El Planeta está lleno de un lado a otro de hecatombes de la naturaleza, pero todo parece distinto cuando se trata de una lucha entre titanes: un país en la cúspide del progreso tecnológico y económico, y un orden natural que afina al máximo su castigo con índices jamás vistos.

En las silenciosas urbes niponas los edificios sometidos al respingo de un seísmo se mueven como varas de bambú sin resquebrajarse, mientras sus disciplinados ciudadanos tienen por costumbre seguir adelante con la rutina pese al tintineo de la cristalería. Impresiona oír el ruido orquestal de tantos cuervos espantados en el centro de Tokio, y es que desde el fondo de la Tierra asoma la brutalidad más obscena de la naturaleza: un terrorífico tsunami al que nadie, ni la más alta perfección de la microelectrónica, puede hacerle frente. Un videoaficionado deja para la Historia la omnipotencia de una ola de color negro que rebasa el malecón y se adentra tierra adentro hasta hacer invisible todo lo que encuentra a su paso. De fondo, en el audio, el ronquido profundo del Infierno y los gritos de los testigos. Pasada la invasión, todo torna a visible: del manto de agua sale toda la Civilización en un vómito de trizas. Cae la noche y el Cielo azul ofrece el paisaje de la cólera con barcos instalados sobre los techos de las casas y con víctimas que deambulan entre la desolación en un intento inútil de distinguir algo de la Vida. En Miyagi, lugar del vídeo, desaparecieron 9.500 personas entre el torbellino de una ola que los habrá depositado, entre la respiración y el fallo, destrozados o maniatados, en el cementerio de la acumulación: el lugar donde la Fuerza quiso parar, como en la obstrucción de una tubería. ¿Para qué ha servido que las grandes torres acristaladas, nichos domésticos o fortalezas del espíritu laboral nipón, balanceen igual que cinturas cimbreantes en una pasarela de moda? La hecatombe es así.

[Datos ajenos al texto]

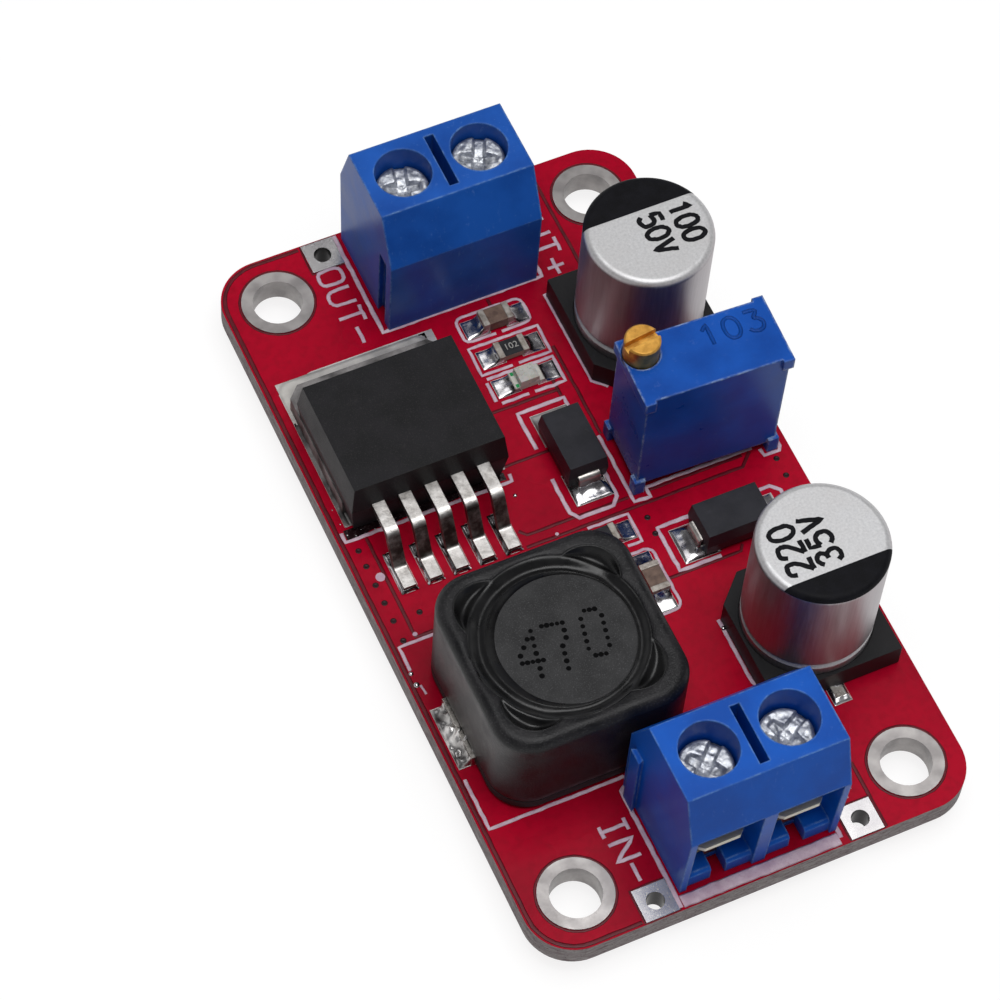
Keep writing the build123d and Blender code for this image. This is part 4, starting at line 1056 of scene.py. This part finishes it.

En Nagasaki e Hiroshima, en 1945, dos explosiones atómicas mostraron a la Humanidad el hongo de la muerte, el reventón radioactivo que dejó secuelas en una generación de japoneses y cuya mortandad -en la sombra por el triunfalismo bélico de los aliados- contribuyó aún más a la introspección de un pueblo de resistentes, a veces solo descifrable para los occidentales desde su gastronomía o desde la obra de autores literarios como Mishima o Murakami. Una extranjera que trata de salir de Tokio expone la psicosis nuclear en Japón tras el seísmo y el tsunami: "Es insoportable escuchar a las televisiones hablar todo el tiempo de los efectos de la explosión en el reactor de Fukushima", asegura la turista francesa. El destino, con tantas y tantas vitalidades exterminadas, eleva todavía más su instinto caprichoso. Insatisfecho con la sacudida, pergeña un segundo plan: el recalentamiento de los reactores nucleares con el riesgo de que se desate la radioactividad. El mundo no sabe a dónde dirigir su mirada telespectadora: a la humeante Fukushima que amenaza con colapsar a la energía mortal (aunque más limpia, dicen ahora), o a las ingentes cantidades de restos que advierten sobre la dificultad de encontrar el pálpito de cualquier persona.

En la ficción, Marie Lelay (Cécile de France) logra salir a la superficie tras la ola del tsunami de Indonesia. Es la protagonista de Más allá de la vida, la última película de Clint Eastwood. La experiencia de estar en la antesala de la muerte cambió su vida radicalmente, hasta el punto de que a partir de ahí centró todos sus esfuerzos en saber qué ocurría en el momento en que el desenlace tocaba a la puerta. Ni en Japón ni en las biografías nada resulta infinito.